> **Task statement**: Output each entry exactly; skip nothing.
>>>>
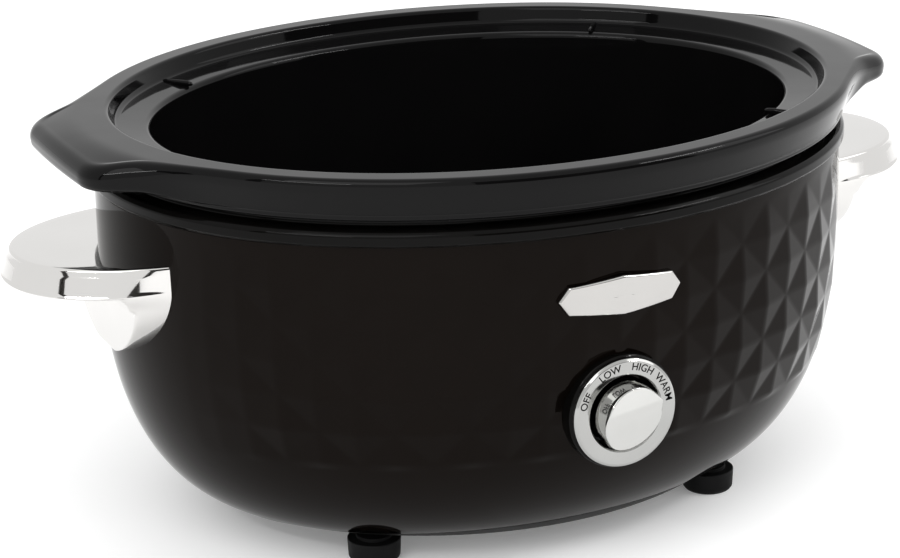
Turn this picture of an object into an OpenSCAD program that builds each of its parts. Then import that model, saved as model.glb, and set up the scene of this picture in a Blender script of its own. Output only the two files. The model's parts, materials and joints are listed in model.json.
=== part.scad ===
// Oval slow cooker: a stoneware crock in a heated metal base with a dial, badge, handles and feet.
// Millimetres, +Z up. The origin is on the floor, at the centre of the footprint's box. The dial faces -Y.

/* [Overall] */
// Half length of the crock's rim, along X
rim_half_l = 180; // [178:0.5:182]
// Unit of the oval's arcs: every oval's half width is two units less than its half length
arc_unit = 15; // [14.5:0.25:15.5]
// Height of the rim's top above the floor
rim_top = 190.5; // [189:0.5:192]
// Facets on round parts
$fn = 96; // [48:24:144]

/* [Crock] */
// Height of the rim band's lower edge
rim_bottom = 171.8; // [171:0.1:172.5]
// Height of the ledge that a lid sits on
lid_ledge = 182; // [180:0.5:184]
// Half length of the well's mouth
well_half_l = 149.5; // [146:0.5:151]
// Height of the crock's underside
crock_foot = 36; // [34:1:40]
// Thickness of the crock's floor
crock_floor_t = 7; // [5:0.5:10]
// Distance from the centre to a lug's tip
lug_reach = 199; // [196:0.5:201]
// Half width of a lug at its tip corners
lug_half_w = 42; // [38:1:46]
// Thickness of a lug
lug_t = 12; // [9:1:14]

/* [Base] */
// Half length of the shell where its side stands upright
shell_half_l = 175; // [174:0.5:176]
// Height of the shell's top edge
shell_top = 160; // [159:0.5:160]
// Height of the shell's rolled lower edge
shell_foot = 14; // [13:0.5:16]
// Sheet thickness of the shell
shell_t = 1.2; // [0.8:0.1:1.5]
// Height below which the side curves inwards
curve_top = 125; // [120:1:130]
// How far the side would curve in at the floor plate
curve_depth = 58; // [52:1:60]
// Height of the feet
foot_h = 10; // [9:0.5:11]
// Diameter of a foot
foot_d = 24; // [20:1:26]
// Distance from the centre to a foot, along X
foot_x = 85; // [80:1:88]
// Distance from the centre to a foot, along Y
foot_y = 71; // [66:1:73]

/* [Handles] */
// Distance from the centre to a handle's tip, at its flat top
handle_reach = 220; // [214:1:226]
// How much further out the wing's lower edge reaches at the tip
handle_flare = 4.4; // [0:0.2:6]
// Height of a handle's flat top
handle_top = 142; // [138:1:144]
// Thickness of a handle's wing
handle_t = 12.5; // [10:0.5:14]
// Half width of the wing where it meets the shell
handle_half_w = 50; // [46:1:52]
// Height of the mounting block's rounded lower end
block_foot = 93; // [90:1:98]
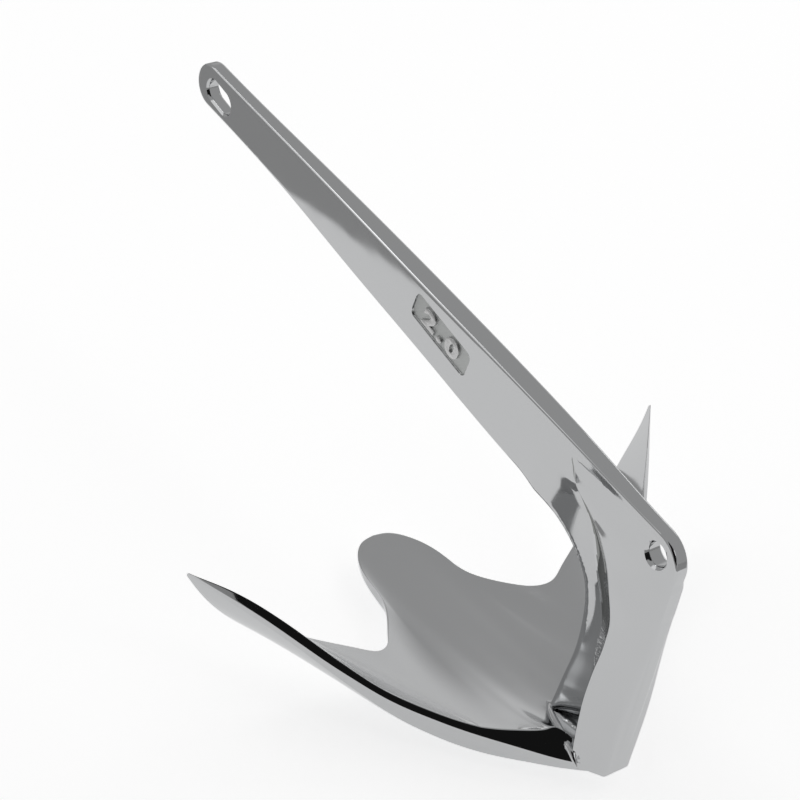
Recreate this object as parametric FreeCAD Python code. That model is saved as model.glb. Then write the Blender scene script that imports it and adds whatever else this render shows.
<<<<
> **Final answer**:
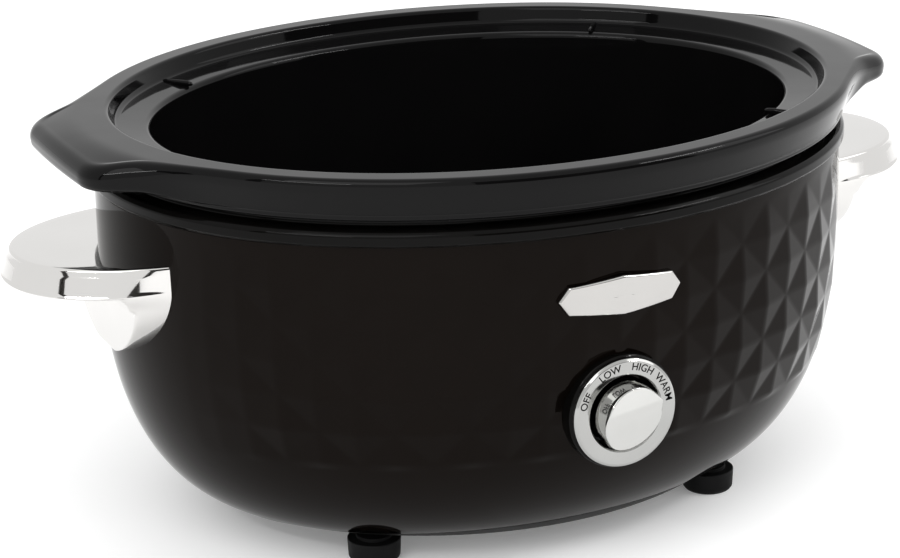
Turn this picture of an object into an OpenSCAD program that builds each of its parts. Then import that model, saved as model.glb, and set up the scene of this picture in a Blender script of its own. Output only the two files. The model's parts, materials and joints are listed in model.json.
=== part.scad ===
// Oval slow cooker: a stoneware crock in a heated metal base with a dial, badge, handles and feet.
// Millimetres, +Z up. The origin is on the floor, at the centre of the footprint's box. The dial faces -Y.

/* [Overall] */
// Half length of the crock's rim, along X
rim_half_l = 180; // [178:0.5:182]
// Unit of the oval's arcs: every oval's half width is two units less than its half length
arc_unit = 15; // [14.5:0.25:15.5]
// Height of the rim's top above the floor
rim_top = 190.5; // [189:0.5:192]
// Facets on round parts
$fn = 96; // [48:24:144]

/* [Crock] */
// Height of the rim band's lower edge
rim_bottom = 171.8; // [171:0.1:172.5]
// Height of the ledge that a lid sits on
lid_ledge = 182; // [180:0.5:184]
// Half length of the well's mouth
well_half_l = 149.5; // [146:0.5:151]
// Height of the crock's underside
crock_foot = 36; // [34:1:40]
// Thickness of the crock's floor
crock_floor_t = 7; // [5:0.5:10]
// Distance from the centre to a lug's tip
lug_reach = 199; // [196:0.5:201]
// Half width of a lug at its tip corners
lug_half_w = 42; // [38:1:46]
// Thickness of a lug
lug_t = 12; // [9:1:14]

/* [Base] */
// Half length of the shell where its side stands upright
shell_half_l = 175; // [174:0.5:176]
// Height of the shell's top edge
shell_top = 160; // [159:0.5:160]
// Height of the shell's rolled lower edge
shell_foot = 14; // [13:0.5:16]
// Sheet thickness of the shell
shell_t = 1.2; // [0.8:0.1:1.5]
// Height below which the side curves inwards
curve_top = 125; // [120:1:130]
// How far the side would curve in at the floor plate
curve_depth = 58; // [52:1:60]
// Height of the feet
foot_h = 10; // [9:0.5:11]
// Diameter of a foot
foot_d = 24; // [20:1:26]
// Distance from the centre to a foot, along X
foot_x = 85; // [80:1:88]
// Distance from the centre to a foot, along Y
foot_y = 71; // [66:1:73]

/* [Handles] */
// Distance from the centre to a handle's tip, at its flat top
handle_reach = 220; // [214:1:226]
// How much further out the wing's lower edge reaches at the tip
handle_flare = 4.4; // [0:0.2:6]
// Height of a handle's flat top
handle_top = 142; // [138:1:144]
// Thickness of a handle's wing
handle_t = 12.5; // [10:0.5:14]
// Half width of the wing where it meets the shell
handle_half_w = 50; // [46:1:52]
// Height of the mounting block's rounded lower end
block_foot = 93; // [90:1:98]
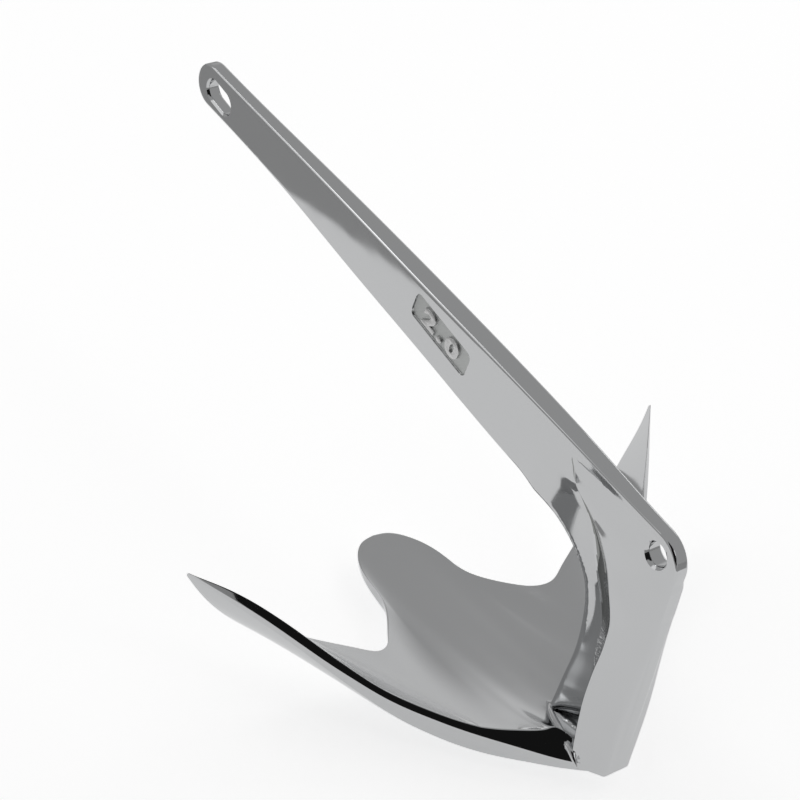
Recreate this object as parametric FreeCAD Python code. That model is saved as model.glb. Then write the Blender scene script that imports it and adds whatever else this render shows.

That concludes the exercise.